Why delay() Is a Problem

Learning Goals 5 min

1. Define blocking: delay(N) halts the entire program for N milliseconds — nothing else runs during that time.
2. Reproduce three bugs that delay() causes: laggy buttons, missed sensor events, and stuttering animations. Feel the pain firsthand.
3. Recognise the next two lessons (L02-34 millis(), L02-35 Blink Without Delay) as the systematic fix.

Warm-Up 10 min

For all of Level 1 and most of Level 2, we've used delay() liberally and gently tip-toed around its limits. It's simple, it works, it's in every example sketch. But you've already met situations where it broke things — the parking sensor that lagged because delay(beepInterval) stole the sensor read; the LCD that froze when the DHT was reading. Today is the lesson where we deliberately stare at delay()'s problems before, in the next two lessons, we replace it.

The one-sentence summary

delay(N) means "sit on this exact line and do nothing for N milliseconds". The Arduino CPU is fully occupied — it's not reading sensors, not responding to buttons, not stepping motors, not updating the LCD. Just waiting.
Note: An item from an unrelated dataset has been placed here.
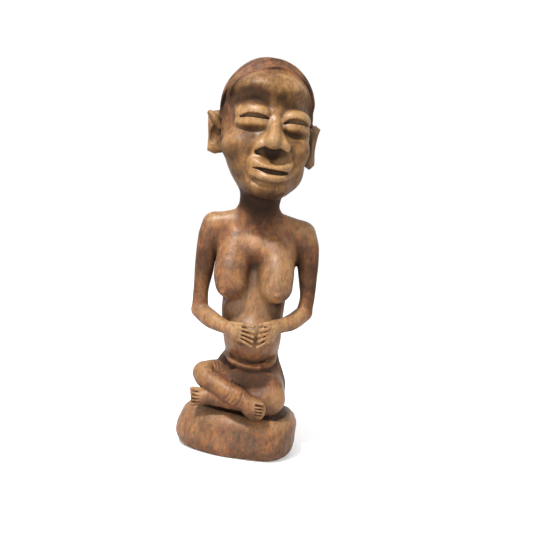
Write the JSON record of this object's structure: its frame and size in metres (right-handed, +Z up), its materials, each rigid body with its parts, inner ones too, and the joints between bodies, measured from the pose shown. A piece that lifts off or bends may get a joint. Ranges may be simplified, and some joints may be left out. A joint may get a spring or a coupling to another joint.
{
  "type": "fertility doll",
  "caption": "Carved hardwood female figure with a large head, seated cross-legged on a low rounded pedestal with both hands on its belly.",
  "frame": {"origin": "middle of the pedestal's flat underside, where the figure rests", "axes": "+Z up along the figure's height, -Y the side the figure faces, +X towards the figure's own left hand"},
  "size_m": [0.13, 0.1167, 0.4],
  "materials": {
    "body_wood": "satin, oiled and handled, reddish brown with grey-brown mottling",
    "head_wood": "satin, oiled and handled, golden brown on the high places",
    "hair_wood": "satin, oiled, darker brown",
    "pedestal_wood": "satin to dull, tooled, reddish brown"
  },
  "bodies": {
    "root": {"belly": "body_wood", "chest": "body_wood", "hair_cap": "hair_wood", "head": "head_wood", "hips": "body_wood", "left_breast": "body_wood", "left_ear": "head_wood", "left_eyelids": "head_wood", "left_foot": "body_wood", "left_forearm": "body_wood", "left_hand": "body_wood", "left_shin": "body_wood", "left_thigh": "body_wood", "left_upper_arm": "body_wood", "lips": "head_wood", "neck": "body_wood", "nose": "head_wood", "pedestal": "pedestal_wood", "right_breast": "body_wood", "right_ear": "head_wood", "right_eyelids": "head_wood", "right_foot": "body_wood", "right_forearm": "body_wood", "right_hand": "body_wood", "right_shin": "body_wood", "right_thigh": "body_wood", "right_upper_arm": "body_wood", "waist_roll": "body_wood"}
  },
  "joints": []
}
New Concept · What "blocking" really means 20 min

The three bugs delay() causes

1. Button lag. Press a button while the sketch is mid-delay — and your press isn't registered until the delay finishes. If the delay is 1 second, the button feels mushy. If it's 5 seconds, you wonder if the button is broken.
2. Missed events. A sensor pulse that lasted 20 ms passed during your 500 ms delay → you never saw it. For a knock sensor or a fast button this is fatal.
3. Stuttering motion. Animating an LED brightness fade with delay(10) between steps means anything else in your loop (sensor read, LCD refresh) hijacks the timing → some steps are 10 ms apart, some are 30 ms.

The metaphor

Imagine you're a librarian. Your boss says "every 5 minutes, ring the bell". You set a timer for 5 minutes, sit completely still doing nothing, watch the timer tick down. Meanwhile your phone rings, a student asks a question, the printer jams. You don't respond to any of them — your only job for 5 minutes was "wait".
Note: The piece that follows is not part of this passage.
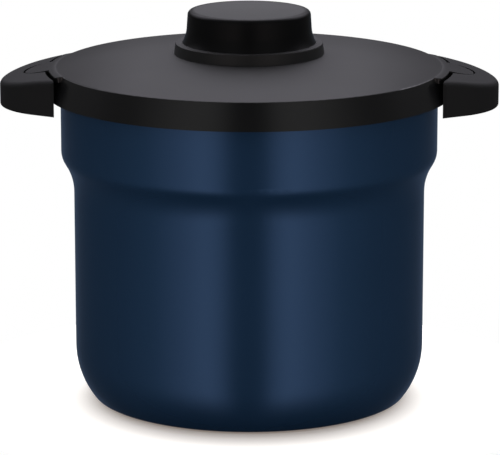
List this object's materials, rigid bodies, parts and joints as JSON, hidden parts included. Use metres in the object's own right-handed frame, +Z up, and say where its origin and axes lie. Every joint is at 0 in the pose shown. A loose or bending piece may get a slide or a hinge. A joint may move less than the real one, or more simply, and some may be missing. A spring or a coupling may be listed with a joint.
{
  "type": "thermal cooker",
  "caption": "Vacuum insulated steel container with a flared neck, side handles and a knobbed insulated lid, holding a glass-lidded cooking pot with folding wire handles.",
  "frame": {"origin": "on the floor under the container's vertical axis, at the bottom centre of the bounding box", "axes": "+Z up along the container's axis; +X through the right side handle; -Y towards the viewer of the picture"},
  "size_m": [0.314, 0.255, 0.2468],
  "materials": {
    "painted_shell": "gloss",
    "stainless_sheet": "satin",
    "polished_stainless": "polished",
    "screw_steel": "satin",
    "seal_metal": "matte",
    "foil": "polished",
    "base_aluminium": "satin",
    "black_plastic": "satin",
    "grey_plastic": "satin",
    "grip_plastic": "satin",
    "foam": "matte",
    "lid_glass": "polished"
  },
  "bodies": {
    "container": {"outer_shell": "painted_shell", "outer_bottom": "stainless_sheet", "vacuum_seal": "seal_metal", "getter": "seal_metal", "base_cover": "black_plastic", "inner_liner": "stainless_sheet", "reflective_foil": "foil", "right_handle": "black_plastic", "left_handle": "black_plastic", "right_handle_bracket": "stainless_sheet", "left_handle_bracket": "stainless_sheet", "right_handle_screws": "screw_steel", "left_handle_screws": "screw_steel"},
    "pot": {"pot_body": "polished_stainless", "pot_base_core": "base_aluminium", "pot_base_cap": "polished_stainless", "pot_handle_bracket_right": "polished_stainless", "pot_handle_bracket_left": "polished_stainless"},
    "pot_handle_right": {"pot_handle_wire_right": "polished_stainless", "pot_handle_grip_right": "grip_plastic"},
    "pot_handle_left": {"pot_handle_wire_left": "polished_stainless", "pot_handle_grip_left": "grip_plastic"},
    "pot_lid": {"pot_lid_glass": "lid_glass", "pot_lid_rim": "polished_stainless", "pot_lid_vent": "polished_stainless", "pot_lid_knob_base": "polished_stainless", "pot_lid_knob": "grip_plastic", "pot_lid_knob_washer": "screw_steel", "pot_lid_knob_screw": "screw_steel"},
    "outer_lid": {"lid_top_cover": "black_plastic", "lid_inner_cover": "grey_plastic", "lid_insulation": "foam", "lid_knob": "black_plastic", "lid_knob_screws": "screw_steel"}
  },
  "joints": [
    {"name": "pot_lift", "type": "slide", "parent": "container", "child": "pot", "axis": [0, 0, 1], "range_m": [0, 0.2]},
    {"name": "pot_lid_lift", "type": "slide", "parent": "pot", "child": "pot_lid", "axis": [0, 0, 1], "range_m": [0, 0.12]},
    {"name": "outer_lid_lift", "type": "slide", "parent": "pot_lid", "child": "outer_lid", "axis": [0, 0, 1], "range_m": [0, 0.16]},
    {"name": "pot_handle_right_fold", "type": "hinge", "parent": "pot", "child": "pot_handle_right", "pos_m": [0.1058, 0, 0.1638], "axis": [0, -1, 0], "range_deg": [0, 78]},
    {"name": "pot_handle_left_fold", "type": "hinge", "parent": "pot", "child": "pot_handle_left", "pos_m": [-0.1058, 0, 0.1638], "axis": [0, 1, 0], "range_deg": [0, 78]}
  ]
}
That's your Arduino during delay(). Now imagine the smarter librarian: you write down "ring bell at 5:30", then carry on stamping books and answering questions. Every minute or so you glance at the clock. When it hits 5:30, you ring the bell. That's millis() — tomorrow's lesson.

What delay doesn't pause

Three Arduino features keep running even during delay(), because they're handled by hardware peripherals (not the CPU):

• millis() — the millisecond counter — still advances. Same as your phone's clock: even while you're asleep, time still passes.
• Interrupts (we'll meet them properly in L3) — these can pause the delay momentarily.
• Serial RX — incoming serial data is buffered by hardware; you'll catch up after the delay.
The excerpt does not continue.